The female character who gets the most "screen" time (not much, it's true) is Carmen Ibanez, a friend of Johnnie's who's also a hotshot pilot-in-training, brilliant as well as beautiful and a seriously nice person. Carmen is awesome.

Where this becomes an interesting point of writerly technique: Heinlein clearly wanted to bust some stereotypes in this book. Which means his few female characters had to have room to include being really really brilliant - but that, does it not, risks the problem of a character seeming all too perfect.

He gets around this really neatly, because the book is from Johnnie's perspective. And Johnnie's perspective on Carmen is that she's his friend, and he loves her, and he thinks she's brilliant and also lovely, in character and looks. That is what's clear to the reader. It's not that she doesn't have her own life, it's not that she's flawless - it's just that Johnnie is the one who's telling us about her, and why would he be taking time out from the story he's telling, his own story, just to make a point of telling you the bad points about his friend, his friend he loves and respects and admires? Carmen isn't perfect, she's just good, and the narrator has no reason to say anything bad about her, so he doesn't.

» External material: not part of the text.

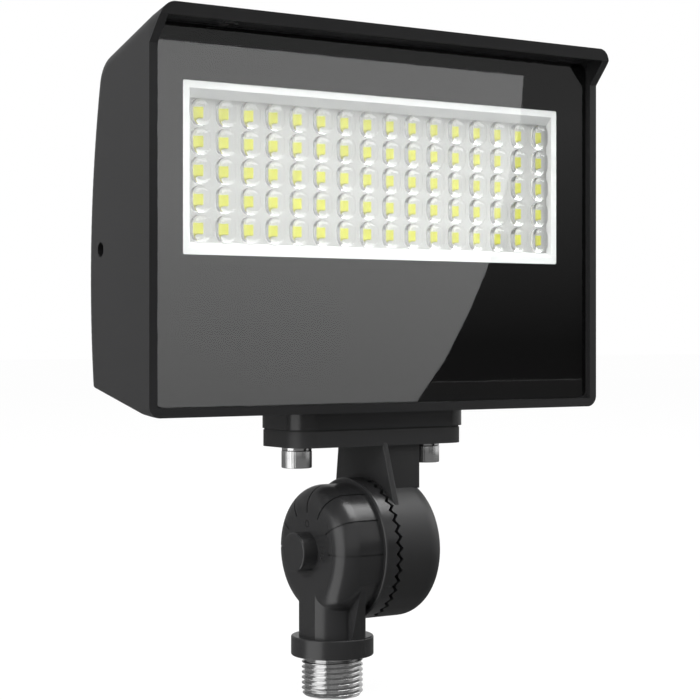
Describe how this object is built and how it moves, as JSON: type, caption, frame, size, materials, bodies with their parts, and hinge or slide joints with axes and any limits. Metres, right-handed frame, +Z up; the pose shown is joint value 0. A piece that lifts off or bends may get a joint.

Similarly, other pilots and ship's captains he meets, the things he tells us about them are positive, because these are women he believes merit his respect, and in some cases outright admiration, so he isn't saying bad things about them because he has no call to do so. You get the sense that they're people - but his interactions with them are professional. So what we hear about Yvette Deladrier, say, is that she's a brilliant pilot and an excellent ship's captain. It's what we should hear - exactly the same things that Johnnie would tell us about any other military officer with whom he has interacted on a strictly professional basis.

You don't have to make a character visibily flawed to make them realistic - so long as their unalloyed brilliance is appropriate to the narration.

2) The Whole World Is Not White America

There's a distinct thread of Americanisms in the book, but I find that largely okay, what with the thing where Hollywood took over the world anyway. But throughout the book, the characters are multi-ethnic. Note that I said ethnic, not just racial. You have a couple of recruits who are German, and one of them doesn't speak "Standard" yet. You have a Japanese recruit - who's an expert in karate, which seems less stereotyped, somehow, when Sergeant Zim queries whether he's any relation to the karate master who taught him when he was in army training, and it turns out that he's the kid's father. And besides, along the way, they also learn savate - a recognition that martial arts aren't some mysterious Asian thing, there are martial arts that came from other places too.

For most of the book, cultures of origin are less important for almost every character than the fact that what they are now is M.I. But their names come from a wide range of cultures. They're the army of Earth, not of any one country.

And then, near the very end, in this book in which you're very much meant to identify with the narrating protagonist, this 1959 book aimed at the white male-dominated audience of science fiction readers... it turns out that Johnnie's native language is Tagalog.

He's Filipino.

The character with whom the reader is supposed to identify isn't white.

Sure, we already knew, technically, that his real name was Juan Rico. But everyone calls him Johnnie, and anyway, we also knew well before we found that out that he grew up rich and privileged. It'd be easy for someone who wanted to to think of him as Spanish-descended, or something - still basically white.

But he isn't. He speaks Tagalog, a language that does not belong to Europe or the Americas at all.

3) The King of the Straw Men, But Still

It's also an extended political essay. Yes, a lot of it is wrong, and yes, he sets up straw men and predicates his reformed society on the assumption that the society he was critiquing had already collapsed completely. It's still interesting and thought-provoking.

4) Plus, It's A Really Cool Story

If you haven't read it, do so. But don't watch the movie.